The National Union of Somali Journalists (NUSOJ) and Reporters Without Borders welcome the release today of British reporter Colin Freeman and Spanish photographer José Cendon, both employed by the London-based Daily Telegraph newspaper.
Freeman and Cendon were kidnapped as they left from their hotel in Bosasso, in the northern semi-autonomous region of Puntland, on 26 November. They had been in Bosasso for about a week to report on piracy.
“While we welcome the release of Freeman and Cendon, it is intolerable that journalists are kidnapped for ransom in connection with their legitimate work,” NUSOJ secretary-general Omar Faruk Osman said.
“We reiterate our call for the immediate and unconditional release of three journalists - Amanda Lindhout, Abdifatah Mohammed Elmi and Nigel Brennan - who were abducted in Mogadishu on 23 August,” Faruk added.

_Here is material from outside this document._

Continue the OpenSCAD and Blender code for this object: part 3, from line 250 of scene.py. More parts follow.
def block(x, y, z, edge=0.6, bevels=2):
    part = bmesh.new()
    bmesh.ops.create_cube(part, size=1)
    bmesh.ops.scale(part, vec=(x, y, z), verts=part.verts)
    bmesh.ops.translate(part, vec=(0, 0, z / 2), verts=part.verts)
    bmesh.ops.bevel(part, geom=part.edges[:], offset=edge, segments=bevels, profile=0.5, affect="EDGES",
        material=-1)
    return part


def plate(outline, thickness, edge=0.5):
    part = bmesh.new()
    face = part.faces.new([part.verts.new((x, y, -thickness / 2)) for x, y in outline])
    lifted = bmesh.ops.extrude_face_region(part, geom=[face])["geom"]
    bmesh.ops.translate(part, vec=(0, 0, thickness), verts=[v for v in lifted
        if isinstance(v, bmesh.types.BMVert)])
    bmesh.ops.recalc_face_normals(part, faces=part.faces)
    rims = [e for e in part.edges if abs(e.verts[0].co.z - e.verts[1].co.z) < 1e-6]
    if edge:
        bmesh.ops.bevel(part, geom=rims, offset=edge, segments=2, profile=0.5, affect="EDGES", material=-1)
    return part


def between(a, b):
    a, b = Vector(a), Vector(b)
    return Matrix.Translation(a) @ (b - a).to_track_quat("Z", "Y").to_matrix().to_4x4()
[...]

27.11.08 - Two foreign journalists kidnapped in Puntland
Reporters Without Borders is very concerned about yesterday’s abduction of two foreign journalists - a Briton and a Spaniard - in Bosasso, the business capital of the semi-autonomous northeastern region of Puntland. Two Somalis were with them when they were kidnapped.
“This abduction is a reminder that banditry, piracy and politically-motivated crime pose a constant threat to foreigners - journalists and humanitarian workers - who go to Somalia,” Reporters Without Borders said. “We pin out hopes on the competent authorities, who should be aware that time is the key factor in achieving a positive outcome in this kind of case.”
Gunmen intercepted the two journalists at around 10 a.m., shortly after they had left their hotel in central Bosasso, on Puntland’s northern coast, to go to the airport to fly to Djibouti. The British journalist’s identity is known but his employer does not want the media to name him. His Spanish colleague is freelance photographer José Cendón. Both were covering piracy in the Gulf of Aden. It is believed they are still being held in the area.
One of the two Somalis with them when they were abducted was their fixer. The other one was understood to be a journalist. Their identities cannot be published for security reasons. There is so far no independent confirmation as to whether they are currently also being held against their will.
Torn by clan rivalry and the greed of uncontrolled armed gangs, Puntland is used as a base by the “families” responsible for hijacking civilian vessels and organising smuggling between Somalia and Yemen. The area is also the fief of Abdullahi Yusuf, the president of Somalia’s transitional federal government.
Three journalists and six humanitarian workers are currently hostages in the southern part of the country. Canadian reporter Amanda Lindhout, Australian photographer Nigel Brennan and Somali journalist Abdifatah Elmi have been held by an independent militia in Mogadishu since 23 August. Two foreign employees of Médecins du Monde were kidnapped near the Ethiopian border and four Action Against Hunger employees were kidnapped at Dhusa Mareb airport, to the north of Mogadishu.
French freelance journalist Gwen Le Gouil was held hostage for eight days at the end of last year while in Bosasso to do a story on the smuggling of illegal migrants across the Gulf of Aden to Yemen, a crossing in which many lose their lives.
This lucrative trade is controlled by small bands based on clan ties and backed by their own militias. The local authorities struggle to control the situation in the region, where a sizable proportion of the population lives off these various criminal activities.